The task:
Repeat all of the data precisely.

Supplied material:
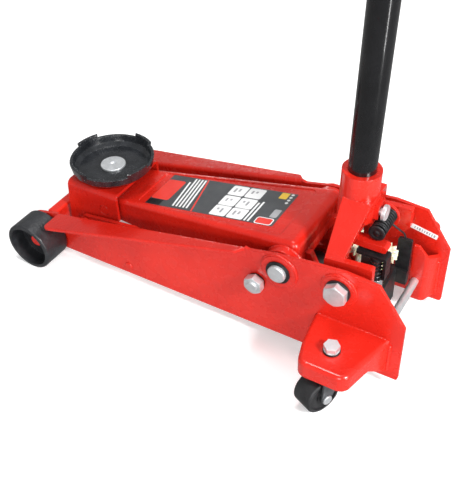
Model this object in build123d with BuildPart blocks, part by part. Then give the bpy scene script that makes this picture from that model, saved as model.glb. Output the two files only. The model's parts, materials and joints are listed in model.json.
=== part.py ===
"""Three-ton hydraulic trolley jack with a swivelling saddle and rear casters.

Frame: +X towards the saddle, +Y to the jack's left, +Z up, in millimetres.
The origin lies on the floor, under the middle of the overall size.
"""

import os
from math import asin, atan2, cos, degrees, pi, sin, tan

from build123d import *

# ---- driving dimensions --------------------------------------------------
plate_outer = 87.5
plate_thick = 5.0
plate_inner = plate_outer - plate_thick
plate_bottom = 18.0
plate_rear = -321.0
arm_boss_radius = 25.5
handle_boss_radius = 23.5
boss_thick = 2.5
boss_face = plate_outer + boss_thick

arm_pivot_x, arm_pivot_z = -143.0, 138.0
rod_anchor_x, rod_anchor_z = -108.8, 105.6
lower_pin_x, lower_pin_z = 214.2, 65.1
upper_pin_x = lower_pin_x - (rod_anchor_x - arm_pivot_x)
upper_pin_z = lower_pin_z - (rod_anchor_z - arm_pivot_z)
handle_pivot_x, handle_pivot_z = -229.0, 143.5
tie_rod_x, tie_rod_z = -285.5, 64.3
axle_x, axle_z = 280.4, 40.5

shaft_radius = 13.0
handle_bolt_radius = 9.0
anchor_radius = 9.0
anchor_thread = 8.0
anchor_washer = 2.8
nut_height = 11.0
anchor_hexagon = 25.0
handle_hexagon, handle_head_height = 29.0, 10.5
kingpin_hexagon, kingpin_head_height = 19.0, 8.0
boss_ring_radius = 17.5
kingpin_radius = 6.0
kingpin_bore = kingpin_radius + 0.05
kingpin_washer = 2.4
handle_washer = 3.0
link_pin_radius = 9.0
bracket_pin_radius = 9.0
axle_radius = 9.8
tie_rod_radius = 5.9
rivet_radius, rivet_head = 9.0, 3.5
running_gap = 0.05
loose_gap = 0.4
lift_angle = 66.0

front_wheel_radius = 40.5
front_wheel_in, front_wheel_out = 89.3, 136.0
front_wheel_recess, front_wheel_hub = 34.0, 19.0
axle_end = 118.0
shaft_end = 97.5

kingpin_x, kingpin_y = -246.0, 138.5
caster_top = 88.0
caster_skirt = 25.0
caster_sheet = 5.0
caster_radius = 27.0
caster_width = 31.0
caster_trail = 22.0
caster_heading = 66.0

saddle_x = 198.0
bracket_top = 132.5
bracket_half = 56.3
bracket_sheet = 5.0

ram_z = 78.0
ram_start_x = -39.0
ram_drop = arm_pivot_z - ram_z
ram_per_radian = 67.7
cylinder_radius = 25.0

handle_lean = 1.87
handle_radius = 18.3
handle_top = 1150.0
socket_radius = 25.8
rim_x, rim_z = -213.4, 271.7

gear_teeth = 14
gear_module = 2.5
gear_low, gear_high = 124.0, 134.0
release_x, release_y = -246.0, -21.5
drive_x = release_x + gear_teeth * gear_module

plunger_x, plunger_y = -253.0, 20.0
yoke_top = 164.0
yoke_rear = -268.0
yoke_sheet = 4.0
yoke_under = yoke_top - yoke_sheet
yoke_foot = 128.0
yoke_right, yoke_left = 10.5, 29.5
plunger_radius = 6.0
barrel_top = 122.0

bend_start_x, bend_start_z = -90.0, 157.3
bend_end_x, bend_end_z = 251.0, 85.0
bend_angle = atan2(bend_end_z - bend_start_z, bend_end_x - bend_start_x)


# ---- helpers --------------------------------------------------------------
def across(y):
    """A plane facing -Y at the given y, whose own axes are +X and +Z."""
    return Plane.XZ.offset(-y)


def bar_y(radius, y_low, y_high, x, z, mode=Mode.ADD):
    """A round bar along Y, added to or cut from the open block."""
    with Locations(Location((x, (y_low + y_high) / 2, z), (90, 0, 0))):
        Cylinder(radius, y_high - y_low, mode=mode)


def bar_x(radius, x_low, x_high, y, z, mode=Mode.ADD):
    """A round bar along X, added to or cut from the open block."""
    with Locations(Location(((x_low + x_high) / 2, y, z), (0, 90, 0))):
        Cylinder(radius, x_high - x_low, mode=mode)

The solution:
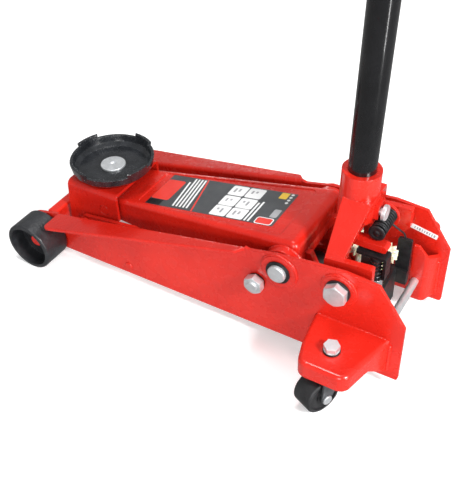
Model this object in build123d with BuildPart blocks, part by part. Then give the bpy scene script that makes this picture from that model, saved as model.glb. Output the two files only. The model's parts, materials and joints are listed in model.json.
=== part.py ===
"""Three-ton hydraulic trolley jack with a swivelling saddle and rear casters.

Frame: +X towards the saddle, +Y to the jack's left, +Z up, in millimetres.
The origin lies on the floor, under the middle of the overall size.
"""

import os
from math import asin, atan2, cos, degrees, pi, sin, tan

from build123d import *

# ---- driving dimensions --------------------------------------------------
plate_outer = 87.5
plate_thick = 5.0
plate_inner = plate_outer - plate_thick
plate_bottom = 18.0
plate_rear = -321.0
arm_boss_radius = 25.5
handle_boss_radius = 23.5
boss_thick = 2.5
boss_face = plate_outer + boss_thick

arm_pivot_x, arm_pivot_z = -143.0, 138.0
rod_anchor_x, rod_anchor_z = -108.8, 105.6
lower_pin_x, lower_pin_z = 214.2, 65.1
upper_pin_x = lower_pin_x - (rod_anchor_x - arm_pivot_x)
upper_pin_z = lower_pin_z - (rod_anchor_z - arm_pivot_z)
handle_pivot_x, handle_pivot_z = -229.0, 143.5
tie_rod_x, tie_rod_z = -285.5, 64.3
axle_x, axle_z = 280.4, 40.5

shaft_radius = 13.0
handle_bolt_radius = 9.0
anchor_radius = 9.0
anchor_thread = 8.0
anchor_washer = 2.8
nut_height = 11.0
anchor_hexagon = 25.0
handle_hexagon, handle_head_height = 29.0, 10.5
kingpin_hexagon, kingpin_head_height = 19.0, 8.0
boss_ring_radius = 17.5
kingpin_radius = 6.0
kingpin_bore = kingpin_radius + 0.05
kingpin_washer = 2.4
handle_washer = 3.0
link_pin_radius = 9.0
bracket_pin_radius = 9.0
axle_radius = 9.8
tie_rod_radius = 5.9
rivet_radius, rivet_head = 9.0, 3.5
running_gap = 0.05
loose_gap = 0.4
lift_angle = 66.0

front_wheel_radius = 40.5
front_wheel_in, front_wheel_out = 89.3, 136.0
front_wheel_recess, front_wheel_hub = 34.0, 19.0
axle_end = 118.0
shaft_end = 97.5

kingpin_x, kingpin_y = -246.0, 138.5
caster_top = 88.0
caster_skirt = 25.0
caster_sheet = 5.0
caster_radius = 27.0
caster_width = 31.0
caster_trail = 22.0
caster_heading = 66.0

saddle_x = 198.0
bracket_top = 132.5
bracket_half = 56.3
bracket_sheet = 5.0

ram_z = 78.0
ram_start_x = -39.0
ram_drop = arm_pivot_z - ram_z
ram_per_radian = 67.7
cylinder_radius = 25.0

handle_lean = 1.87
handle_radius = 18.3
handle_top = 1150.0
socket_radius = 25.8
rim_x, rim_z = -213.4, 271.7

gear_teeth = 14
gear_module = 2.5
gear_low, gear_high = 124.0, 134.0
release_x, release_y = -246.0, -21.5
drive_x = release_x + gear_teeth * gear_module

plunger_x, plunger_y = -253.0, 20.0
yoke_top = 164.0
yoke_rear = -268.0
yoke_sheet = 4.0
yoke_under = yoke_top - yoke_sheet
yoke_foot = 128.0
yoke_right, yoke_left = 10.5, 29.5
plunger_radius = 6.0
barrel_top = 122.0

bend_start_x, bend_start_z = -90.0, 157.3
bend_end_x, bend_end_z = 251.0, 85.0
bend_angle = atan2(bend_end_z - bend_start_z, bend_end_x - bend_start_x)


# ---- helpers --------------------------------------------------------------
def across(y):
    """A plane facing -Y at the given y, whose own axes are +X and +Z."""
    return Plane.XZ.offset(-y)


def bar_y(radius, y_low, y_high, x, z, mode=Mode.ADD):
    """A round bar along Y, added to or cut from the open block."""
    with Locations(Location((x, (y_low + y_high) / 2, z), (90, 0, 0))):
        Cylinder(radius, y_high - y_low, mode=mode)


def bar_x(radius, x_low, x_high, y, z, mode=Mode.ADD):
    """A round bar along X, added to or cut from the open block."""
    with Locations(Location(((x_low + x_high) / 2, y, z), (0, 90, 0))):
        Cylinder(radius, x_high - x_low, mode=mode)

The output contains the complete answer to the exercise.